- PROBLEM: Give the data again exactly, from its opening line through the line in which "paint.noise(1500.0), 0.02, 0.3))" appears.

─── SUPPLIED DATA

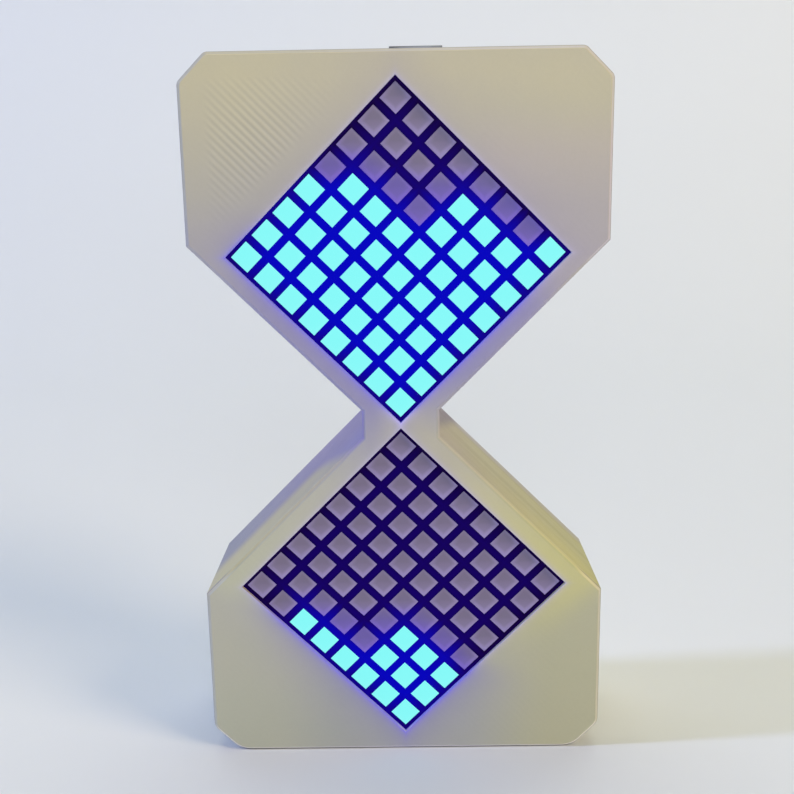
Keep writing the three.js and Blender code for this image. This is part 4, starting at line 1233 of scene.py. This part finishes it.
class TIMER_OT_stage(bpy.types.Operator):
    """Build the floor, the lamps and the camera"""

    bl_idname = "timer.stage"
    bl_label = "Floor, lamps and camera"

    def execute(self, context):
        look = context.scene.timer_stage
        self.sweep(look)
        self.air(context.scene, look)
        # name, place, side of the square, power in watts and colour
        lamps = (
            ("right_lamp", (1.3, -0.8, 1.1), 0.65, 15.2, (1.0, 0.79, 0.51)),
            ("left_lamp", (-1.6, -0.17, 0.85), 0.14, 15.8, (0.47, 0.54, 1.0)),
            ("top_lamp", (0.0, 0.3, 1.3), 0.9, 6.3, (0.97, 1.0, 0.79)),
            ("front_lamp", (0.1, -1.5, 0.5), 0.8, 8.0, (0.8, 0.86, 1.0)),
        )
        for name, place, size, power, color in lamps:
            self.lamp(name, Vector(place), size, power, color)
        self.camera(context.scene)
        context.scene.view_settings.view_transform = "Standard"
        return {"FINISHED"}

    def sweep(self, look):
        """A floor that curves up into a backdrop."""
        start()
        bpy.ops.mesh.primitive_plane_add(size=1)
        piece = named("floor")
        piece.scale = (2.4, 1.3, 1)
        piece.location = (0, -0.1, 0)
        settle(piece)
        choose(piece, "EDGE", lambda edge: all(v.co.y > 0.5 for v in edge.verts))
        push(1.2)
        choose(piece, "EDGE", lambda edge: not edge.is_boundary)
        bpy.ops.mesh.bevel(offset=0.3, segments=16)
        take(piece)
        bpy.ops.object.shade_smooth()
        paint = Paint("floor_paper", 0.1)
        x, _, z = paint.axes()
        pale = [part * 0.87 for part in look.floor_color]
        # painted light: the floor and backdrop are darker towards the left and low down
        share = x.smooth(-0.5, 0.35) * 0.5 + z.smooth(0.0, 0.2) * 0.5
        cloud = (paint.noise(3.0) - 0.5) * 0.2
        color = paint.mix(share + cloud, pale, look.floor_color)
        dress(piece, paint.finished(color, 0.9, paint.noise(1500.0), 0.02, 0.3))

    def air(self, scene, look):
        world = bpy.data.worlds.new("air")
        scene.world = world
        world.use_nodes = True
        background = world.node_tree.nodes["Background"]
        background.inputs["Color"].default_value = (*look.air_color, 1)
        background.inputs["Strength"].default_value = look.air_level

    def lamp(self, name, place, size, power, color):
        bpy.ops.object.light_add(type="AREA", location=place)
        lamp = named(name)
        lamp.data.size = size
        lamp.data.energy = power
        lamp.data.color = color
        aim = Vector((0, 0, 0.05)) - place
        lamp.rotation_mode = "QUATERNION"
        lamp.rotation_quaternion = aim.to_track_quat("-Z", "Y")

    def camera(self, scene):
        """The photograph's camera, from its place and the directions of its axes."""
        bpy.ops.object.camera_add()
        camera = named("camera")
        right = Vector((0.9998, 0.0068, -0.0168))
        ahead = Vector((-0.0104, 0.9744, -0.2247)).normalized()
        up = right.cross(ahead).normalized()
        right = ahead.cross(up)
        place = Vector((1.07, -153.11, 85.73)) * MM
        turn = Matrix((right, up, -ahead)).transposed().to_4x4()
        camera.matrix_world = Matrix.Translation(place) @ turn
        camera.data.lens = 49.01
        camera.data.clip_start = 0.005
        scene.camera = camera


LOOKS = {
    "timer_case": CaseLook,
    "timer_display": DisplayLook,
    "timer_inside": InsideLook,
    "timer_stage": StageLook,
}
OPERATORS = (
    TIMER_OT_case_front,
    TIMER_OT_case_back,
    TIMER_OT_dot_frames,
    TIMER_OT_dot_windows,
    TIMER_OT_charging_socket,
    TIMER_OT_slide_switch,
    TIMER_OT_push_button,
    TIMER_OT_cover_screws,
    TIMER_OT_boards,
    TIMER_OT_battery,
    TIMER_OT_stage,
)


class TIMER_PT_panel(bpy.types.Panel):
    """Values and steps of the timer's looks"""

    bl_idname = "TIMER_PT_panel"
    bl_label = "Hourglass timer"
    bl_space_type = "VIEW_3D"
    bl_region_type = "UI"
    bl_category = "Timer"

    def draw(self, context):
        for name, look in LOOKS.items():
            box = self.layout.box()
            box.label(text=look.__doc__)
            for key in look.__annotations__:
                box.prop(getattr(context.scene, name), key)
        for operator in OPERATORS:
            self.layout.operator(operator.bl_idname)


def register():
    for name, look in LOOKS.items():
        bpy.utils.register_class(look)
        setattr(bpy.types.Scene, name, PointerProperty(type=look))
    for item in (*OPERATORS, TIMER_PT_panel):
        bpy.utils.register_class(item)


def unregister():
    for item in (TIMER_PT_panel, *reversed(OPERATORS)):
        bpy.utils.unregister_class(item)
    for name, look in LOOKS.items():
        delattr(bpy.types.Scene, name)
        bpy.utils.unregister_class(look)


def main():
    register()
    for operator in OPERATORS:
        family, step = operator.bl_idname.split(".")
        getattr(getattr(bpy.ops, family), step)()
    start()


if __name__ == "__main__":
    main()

──────

- EXERCISE OUTPUT:
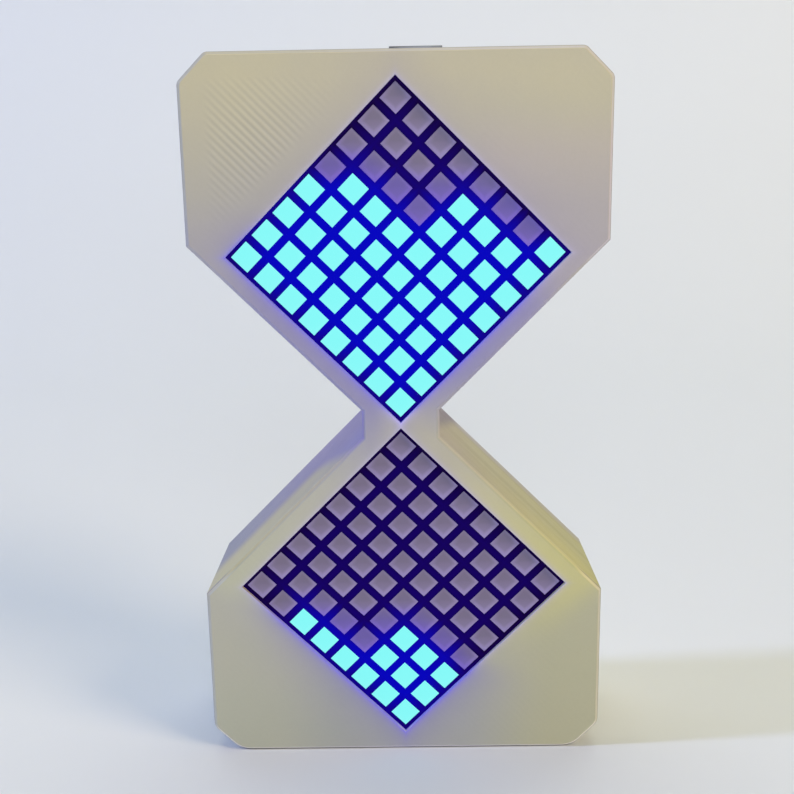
Keep writing the three.js and Blender code for this image. This is part 4, starting at line 1233 of scene.py. This part finishes it.
class TIMER_OT_stage(bpy.types.Operator):
    """Build the floor, the lamps and the camera"""

    bl_idname = "timer.stage"
    bl_label = "Floor, lamps and camera"

    def execute(self, context):
        look = context.scene.timer_stage
        self.sweep(look)
        self.air(context.scene, look)
        # name, place, side of the square, power in watts and colour
        lamps = (
            ("right_lamp", (1.3, -0.8, 1.1), 0.65, 15.2, (1.0, 0.79, 0.51)),
            ("left_lamp", (-1.6, -0.17, 0.85), 0.14, 15.8, (0.47, 0.54, 1.0)),
            ("top_lamp", (0.0, 0.3, 1.3), 0.9, 6.3, (0.97, 1.0, 0.79)),
            ("front_lamp", (0.1, -1.5, 0.5), 0.8, 8.0, (0.8, 0.86, 1.0)),
        )
        for name, place, size, power, color in lamps:
            self.lamp(name, Vector(place), size, power, color)
        self.camera(context.scene)
        context.scene.view_settings.view_transform = "Standard"
        return {"FINISHED"}

    def sweep(self, look):
        """A floor that curves up into a backdrop."""
        start()
        bpy.ops.mesh.primitive_plane_add(size=1)
        piece = named("floor")
        piece.scale = (2.4, 1.3, 1)
        piece.location = (0, -0.1, 0)
        settle(piece)
        choose(piece, "EDGE", lambda edge: all(v.co.y > 0.5 for v in edge.verts))
        push(1.2)
        choose(piece, "EDGE", lambda edge: not edge.is_boundary)
        bpy.ops.mesh.bevel(offset=0.3, segments=16)
        take(piece)
        bpy.ops.object.shade_smooth()
        paint = Paint("floor_paper", 0.1)
        x, _, z = paint.axes()
        pale = [part * 0.87 for part in look.floor_color]
        # painted light: the floor and backdrop are darker towards the left and low down
        share = x.smooth(-0.5, 0.35) * 0.5 + z.smooth(0.0, 0.2) * 0.5
        cloud = (paint.noise(3.0) - 0.5) * 0.2
        color = paint.mix(share + cloud, pale, look.floor_color)
        dress(piece, paint.finished(color, 0.9, paint.noise(1500.0), 0.02, 0.3))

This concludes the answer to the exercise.